Ele cita os ganhos com a democracia. Foi possível, com o fim da ditadura, cobrar melhorias:
— E isso não foi o trabalho de um governo, mas de milhares de prefeitos e governadores também.
Para o sociólogo do Iuperj, Adalberto Cardoso, que acabou de concluir livro sobre a concentração de renda no Brasil, a desigualdade se mantém a mesma há 200 anos:
— O Brasil é assim há 200 anos. E a concentração é maior no topo da pirâmide de renda. Se tirássemos os 20% mais ricos, teríamos um Índice de Gini sueco, o país mais igualitário. Tirando os 10% mais ricos, o Gini seria europeu.

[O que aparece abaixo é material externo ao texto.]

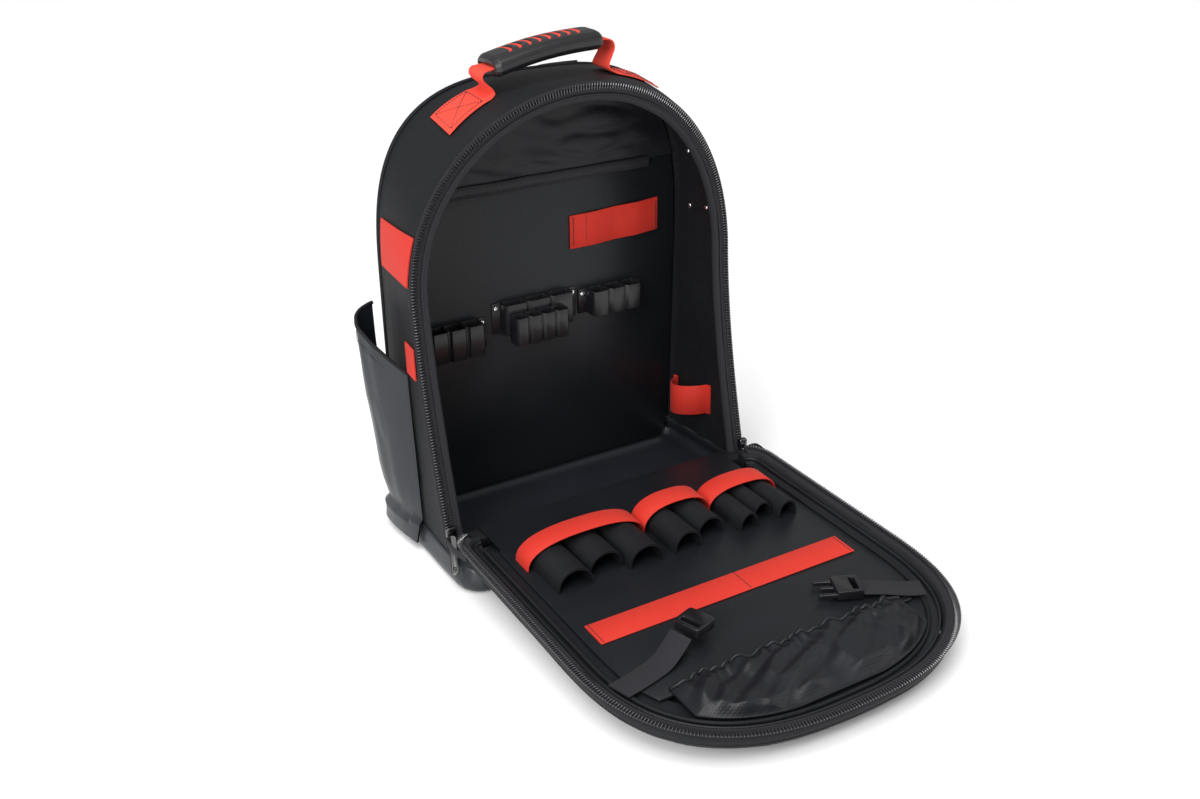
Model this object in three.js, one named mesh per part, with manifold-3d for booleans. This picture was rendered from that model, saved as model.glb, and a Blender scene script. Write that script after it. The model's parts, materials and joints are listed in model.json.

É fácil perceber isso nas estatísticas.
Enquanto o 1% mais rico, que está em 560 mil domicílios, detém 12,5% da renda familiar, os 50% mais pobres, que representam 28 milhões de domicílios, ficam com só um pouquinho mais: 14,7% do bolo.
Nordeste, o retrato da desigualdade
Isso fica mais flagrante no Nordeste.
De um lado, centros de tecnologias avançadas, como o Porto Digital, que oferecem soluções em informática para as maiores empresas de telecomunicações do mundo.
Do outro, as sedes do poder, inclusive da prefeitura. No meio, a comunidade do Pilar é o retrato da desigualdade que separa bairros sofisticados como o de Boa Viagem (na Zona Sul) da favela do Rato, como é mais conhecida a Comunidade do Pilar. É nessa favela que mora Mariluce de Vasconcelos. Desempregada, só teve carteira assinada uma vez na vida e, foi há 15 anos. Desde então, vive de biscates. Tem oito filhos e netos. Dinheiro fixo, só o do Bolsa Família: R$ 102 mensais, que complementa fazendo faxinas.
— O máximo que consigo são dois trabalhos por mês, com diária entre R$ 30 e R$ 40.
Ela mora numa construção improvisada com madeiras velhas, sem água e sem banheiro. A exemplo dos irmãos sertanejos — que andam da roça até açudes distantes em busca de água —, Mariluce perde uma hora por dia abastecendo a casa. Lata na cabeça, vai até um cano quebrado que serve a toda comunidade. Luz vem de uma ligação clandestina. De acordo com um levantamento da prefeitura, na comunidade de Mariluce, 62% dos moradores vivem com menos de um salário mínimo, e a taxa de analfabetismo supera 23%.